One of the world’s leading experts on the planet Mars will be speaking in downtown Pensacola and on the University of West Florida campus this week. Dr. Nadine Barlow is a professor in the Department of Physics and Astronomy at Northern Arizona University. She’s coming to Pensacola for a pair of lectures on the search for water on Mars. She spoke to WUWF's Bob Barrett about her passion for Mars.
- She first became interested in Mars when the first probes landed on the planet and started sending pictures back. She says it became real then, no longer just "a red dot in the sky".
- Given the climate on Mars there cannot be any liquid water on the surface. Any water would either freeze or quickly evaporate in the thin atmosphere. There is evidence that there were large bodies of liquid water on the surface in the past. "In fact we think Mars may have been very Earth-like in its early history".
- Scientists would like to learn what happened on mars and could it possible happen on Earth, or could we prevent it from happening on Earth. The study of Mars is helping understand climate change here on Earth.
- Most scientists who study the planet feel there is liquid water on the planet, perhaps a mile below the surface.

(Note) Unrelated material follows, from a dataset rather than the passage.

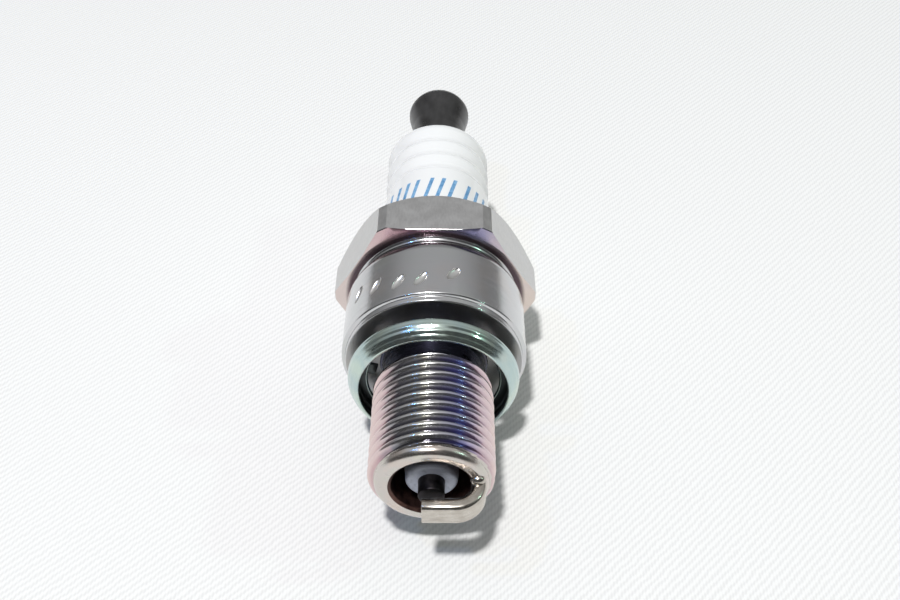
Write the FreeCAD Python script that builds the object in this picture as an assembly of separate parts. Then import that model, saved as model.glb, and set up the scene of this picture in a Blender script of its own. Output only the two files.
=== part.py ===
"""Compact resistor spark plug with an M10 x 1 thread, in millimetres.

Frame: the plug lies on a flat of its hexagon. +Y runs along the plug from the firing end to the
terminal, +Z is up, and the origin is the centre of the gasket seat on the shell. A profile is a
chain of (y, r) points, where y is the place along the plug and r the distance from its axis.
"""
import math
import os

import FreeCAD
import Part
from FreeCAD import Vector

# --- Driving dimensions -------------------------------------------------------------------------
# Thread
THREAD_PITCH = 1.0
THREAD_MAJOR_R = 4.94
THREAD_CORE_R = 4.39
THREAD_FLANK_TAN = math.tan(math.radians(30.0))
THREAD_CREST_HALF = THREAD_PITCH / 16.0
THREAD_RUNOUT_Y = -3.3
RUNOUT_LENGTH = 0.45
CREST_TOP_Y = -11.24          # one crest stands here on the +Z side
REACH = 12.7                  # seat to nose face

# Shell outside
NOSE_FACE_R = 4.0
NOSE_CHAMFER = 1.05
NOSE_ROUND = 0.45
NECK_R = 4.3
SEAT_R = 7.45
COLLAR_R = 7.8
COLLAR_END_Y = 7.45
COLLAR_CURVE_R = 2.1          # the collar's far end draws in along this radius
COLLAR_CURVE_LENGTH = 1.5
SEAT_CONE_LENGTH = 0.6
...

- There is a lot of functioning technology on and above Mars to help study the planet. "There are, or course, two rovers that are operating on the surface of mars. We have the Opportunity Rover which is our little 'Energizer Bunny' (which has) been going and going and going since 2004. And we also have the Curiosity Rover which has been on the surface of the planet since 2012". There are also a number of orbiting mission above the planet such as the Odyssey which has been orbiting Mars since 2001. The Mars Reconnaissance orbiter and the Maven Mission are also sending information back from above the planet.
- There are more missions planned to explore the surface of Mars. One is called Mars 2020. Manned missions are also on the drawing board for the 2030s.
- Yes, the movie "The Martian" was pretty scientifically accurate. The atmosphere is probably too think to tip over spacecraft in a dust storm, but other than that the writers and producers got it right.
Dr. Nadine Barlow will present “The Search for Water on Mars,” at 6 p.m. on Thursday at the Museum of Commerce, in downtown Pensacola. On Friday she’ll discuss “How Understanding Water on Mars Informs our Understanding of the Martian (and Earth) Climate,” at 1 p.m. on the UWF campus. Both eventare open to the public.